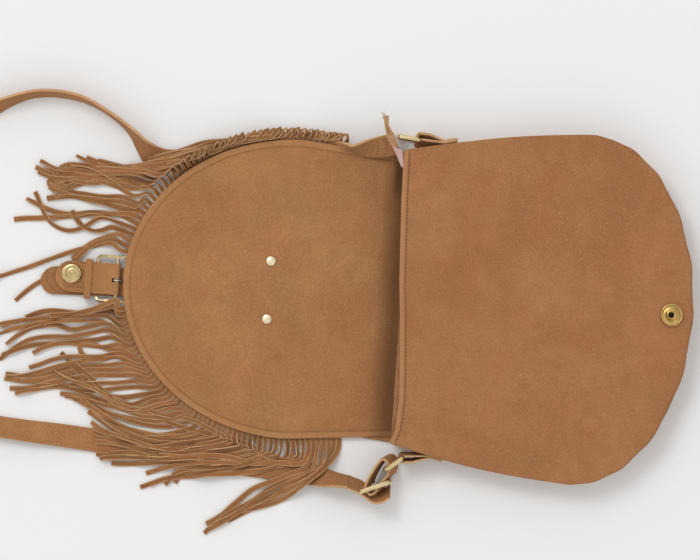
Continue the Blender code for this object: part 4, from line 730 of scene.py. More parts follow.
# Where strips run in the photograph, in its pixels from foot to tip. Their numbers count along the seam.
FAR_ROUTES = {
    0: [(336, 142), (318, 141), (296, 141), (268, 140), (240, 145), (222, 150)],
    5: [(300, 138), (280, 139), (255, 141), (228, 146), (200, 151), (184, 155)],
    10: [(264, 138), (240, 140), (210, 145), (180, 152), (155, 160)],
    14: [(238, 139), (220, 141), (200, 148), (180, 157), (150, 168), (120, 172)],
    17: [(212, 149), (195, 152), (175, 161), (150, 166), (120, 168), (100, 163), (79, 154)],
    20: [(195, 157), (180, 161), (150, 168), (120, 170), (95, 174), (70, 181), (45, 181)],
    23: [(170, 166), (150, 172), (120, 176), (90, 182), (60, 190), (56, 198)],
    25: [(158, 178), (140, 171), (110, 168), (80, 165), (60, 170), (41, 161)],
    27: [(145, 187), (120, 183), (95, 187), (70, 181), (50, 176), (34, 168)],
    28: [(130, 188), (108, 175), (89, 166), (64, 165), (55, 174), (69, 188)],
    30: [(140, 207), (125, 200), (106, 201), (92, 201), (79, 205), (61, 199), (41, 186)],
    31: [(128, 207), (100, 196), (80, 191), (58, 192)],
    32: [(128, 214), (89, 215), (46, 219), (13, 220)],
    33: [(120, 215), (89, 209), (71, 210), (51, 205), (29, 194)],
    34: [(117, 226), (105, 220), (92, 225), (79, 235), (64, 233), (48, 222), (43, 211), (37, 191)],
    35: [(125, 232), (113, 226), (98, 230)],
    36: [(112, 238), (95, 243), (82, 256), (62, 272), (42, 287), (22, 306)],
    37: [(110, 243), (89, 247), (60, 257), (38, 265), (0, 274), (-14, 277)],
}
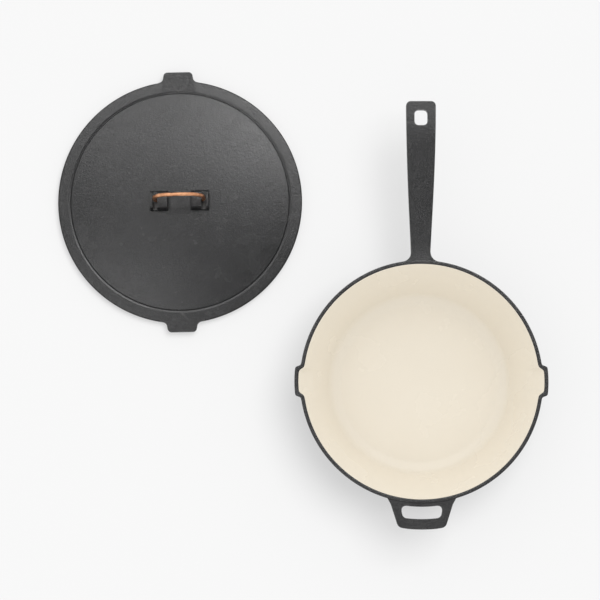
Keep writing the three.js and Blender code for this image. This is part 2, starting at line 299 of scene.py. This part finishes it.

:: Required task ::
Each line above must be reproduced exactly as it stands.

:: Written answer ::
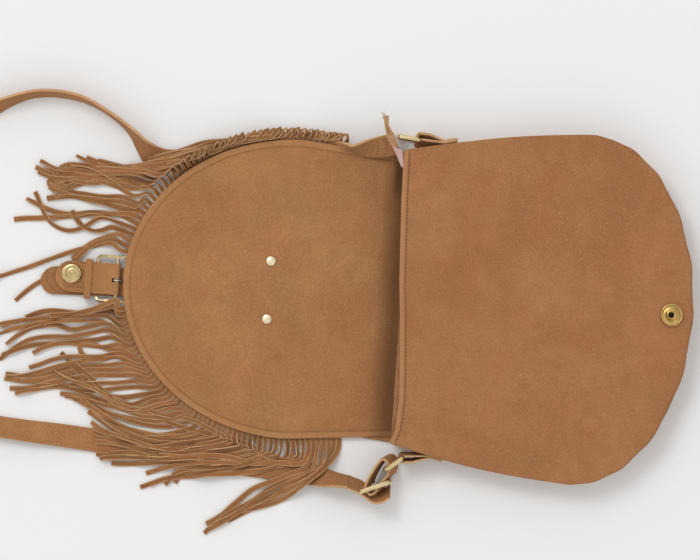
Continue the Blender code for this object: part 4, from line 730 of scene.py. More parts follow.
# Where strips run in the photograph, in its pixels from foot to tip. Their numbers count along the seam.
FAR_ROUTES = {
    0: [(336, 142), (318, 141), (296, 141), (268, 140), (240, 145), (222, 150)],
    5: [(300, 138), (280, 139), (255, 141), (228, 146), (200, 151), (184, 155)],
    10: [(264, 138), (240, 140), (210, 145), (180, 152), (155, 160)],
    14: [(238, 139), (220, 141), (200, 148), (180, 157), (150, 168), (120, 172)],
    17: [(212, 149), (195, 152), (175, 161), (150, 166), (120, 168), (100, 163), (79, 154)],
    20: [(195, 157), (180, 161), (150, 168), (120, 170), (95, 174), (70, 181), (45, 181)],
    23: [(170, 166), (150, 172), (120, 176), (90, 182), (60, 190), (56, 198)],
    25: [(158, 178), (140, 171), (110, 168), (80, 165), (60, 170), (41, 161)],
    27: [(145, 187), (120, 183), (95, 187), (70, 181), (50, 176), (34, 168)],
    28: [(130, 188), (108, 175), (89, 166), (64, 165), (55, 174), (69, 188)],
    30: [(140, 207), (125, 200), (106, 201), (92, 201), (79, 205), (61, 199), (41, 186)],
    31: [(128, 207), (100, 196), (80, 191), (58, 192)],
    32: [(128, 214), (89, 215), (46, 219), (13, 220)],
    33: [(120, 215), (89, 209), (71, 210), (51, 205), (29, 194)],
    34: [(117, 226), (105, 220), (92, 225), (79, 235), (64, 233), (48, 222), (43, 211), (37, 191)],
    35: [(125, 232), (113, 226), (98, 230)],
    36: [(112, 238), (95, 243), (82, 256), (62, 272), (42, 287), (22, 306)],
    37: [(110, 243), (89, 247), (60, 257), (38, 265), (0, 274), (-14, 277)],
}
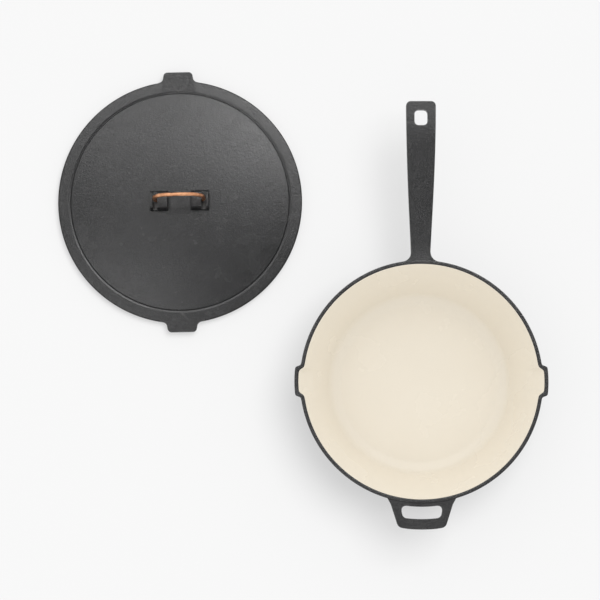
Keep writing the three.js and Blender code for this image. This is part 2, starting at line 299 of scene.py. This part finishes it.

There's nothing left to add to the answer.